Source: TT Code 1966 § 472; TT Code 1970, 12 TTC 255; TT Code 1980, 12 TTC 255.
The court before which a criminal case is pending may, for cause shown, either increase or decrease the bail or require an additional surety or sureties or allow substitution of sureties. If increased bail or an additional surety or sureties is required, the accused may be committed to custody unless he gives bail in the increased amount or furnishes additional surety or sureties as required.
Source: TT Code 1966 § 473; TT Code 1970, 12 TTC 256; TT Code 1980, 12 TTC 256.
When the condition for which the bail was given has been satisfied, the court shall exonerate the obligors and release any bail. A surety may be exonerated by a deposit of cash in the amount of the bail bond or by a timely surrender of the accused into custody.
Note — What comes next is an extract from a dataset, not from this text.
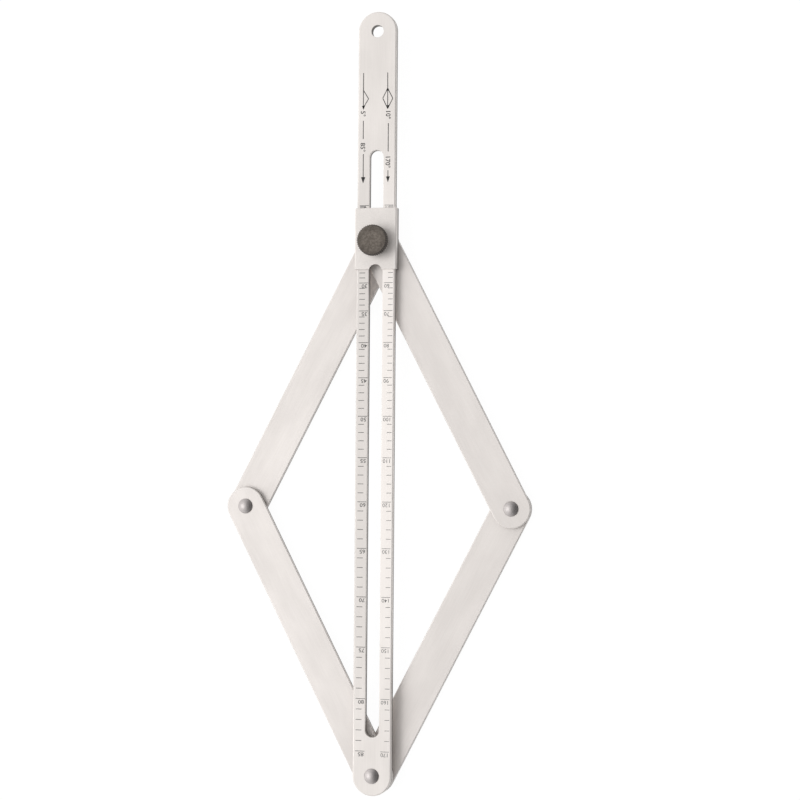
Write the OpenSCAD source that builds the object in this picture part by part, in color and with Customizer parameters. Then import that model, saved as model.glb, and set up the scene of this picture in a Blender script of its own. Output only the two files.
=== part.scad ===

Source: TT Code 1966 § 473; TT Code 1970, 12 TTC 257; TT Code 1980, 12 TTC 257.
In the case of an arrest for any criminal offense, the lawful punishment for which does not exceed a fine of $100, or six months imprisonment, or both, any court or official authorized to fix bail may, in the exercise of discretion, order that the arrested person be released on his personal recognizance in such sum as the court or official may fix, without security, into the custody of a responsible member of the community, provided the arrested person has a usual place of abode or of business or employment in the Trust Territory.